Thursday, March 31, 2011

Gaming. The Battle for our future. (Cue dramatice thunder)

I'm torn.  I've watched Jane McGonagal's lecture on how Gaming can save our future, on how it can make us better people, and I've seen Seth Priebatsch's lecture on the way we'll be creating a level of gaming directly on top of our culture over the next few years.  I really love this idea, because, you know, reality is kind of boring as hell.  Gaming has the potential to create an augmented reality, a hypereality lumped on top of our own that can, and indeed is, exciting and may make us better human beings.
Pictured:  Reality.
The problem I have is this, and it shows in Priebatsch's lecture a little, but it is completely ignored in McGonagal's: that games are a great way to make money.  Off of you.  While you're playing.  It costs 15 bucks a month to keep a WoW account, and in 2008 they had 10 Million subscribers.   10 million people they have to keep playing.  10 Million people they need to keep playing in order to continue to sleep on pillows made of money.  Money they can use to buy cocaine, and possibly hookers.  So in to fund their hypothetical cocaine addictions, they turn to sneaky, underhanded ways to keep you playing.

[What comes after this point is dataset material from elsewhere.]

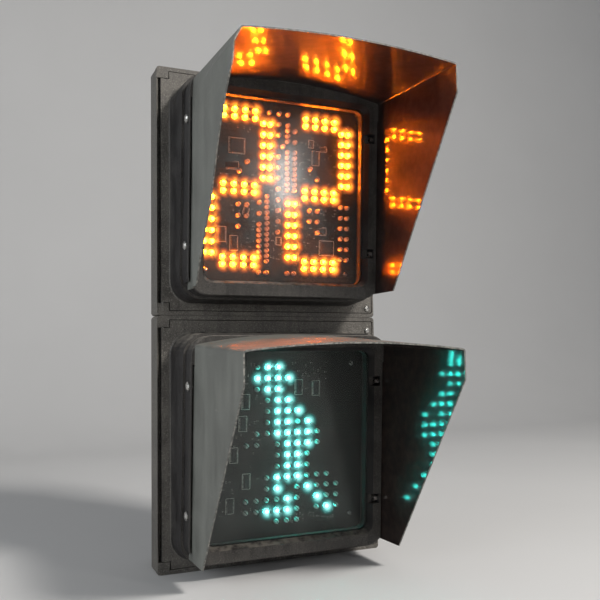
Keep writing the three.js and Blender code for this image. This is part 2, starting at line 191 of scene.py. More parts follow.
def weathered_plastic(name, smooth_shaded_walls=False):
    f = Finish(name)
    grain = f.noise(1.5 * MM, 3)
    speckle = f.fade(f.noise(1.1 * MM, 2), 0.54, 0.70)
    pits = f.fade(f.noise(1.6 * MM, 2), 0.42, 0.30)
    blotches = f.noise(34 * MM, 4)
    streaks = f.noise(9 * MM, 3, along=(1, 1, 7))
    ledge = f.upward() * f.fade(f.noise(11 * MM, 4), 0.28, 0.62)
    film = f.fade(blotches * 0.6 + streaks * 0.4, 0.36, 0.66)
    grain_and_unshaded = 1.0
    if smooth_shaded_walls:
        # painted shade: walls that turn aside, and the bezel well in front of the plate, lose grain and take
        # the dark colour below, which stands for the hood's shade
        faces_front = f.fade(f.forward(), 0.55, 0.92, 0.12, 1.0)
        unshaded_on_plate = f.fade(f.axis(f.place, "Y"), WELL_IN_FRONT, NEAR_PLATE, 0.35, 1.0)
        grain_and_unshaded = faces_front * unshaded_on_plate
    grained = f.mix(film, (0.080, 0.074, 0.067), (0.155, 0.144, 0.129))
    grained = f.mix(pits * 0.7, grained, (0.020, 0.018, 0.017))
    # the smooth walls' dark colour is painted shade, laid over the plastic's own tone
    colour = f.mix(grain_and_unshaded, f.mix(film, (0.014, 0.013, 0.014), (0.034, 0.032, 0.032)), grained)
    colour = f.mix(speckle * 0.75 * grain_and_unshaded, colour, (0.36, 0.34, 0.30))
    colour = f.mix(ledge * 0.75, colour, (0.24, 0.22, 0.19))
    rough = f.fade(film + ledge, 0.0, 1.2, 0.44, 0.78)
    normal = f.bump(grain * grain_and_unshaded + f.noise(14 * MM, 2) * 0.25, 0.35 * MM, 0.8)
    return f.done(f.coat(colour, Roughness=rough, Normal=normal, Specular_IOR_Level=0.28))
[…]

All businesses, once they get to be too big and profitable, will eventually start using less than reputable techniques to control your money, but if this business is going to be built on top of the very fabric of reality, then they will, in effect, control your entire life.

As Spike Lee once said, "if you can control the media, you control the country" (or something very much to that effect--google it), so if this new media will be our entire reality, what kind of ethics can we expect from the companies controlling our interactive media?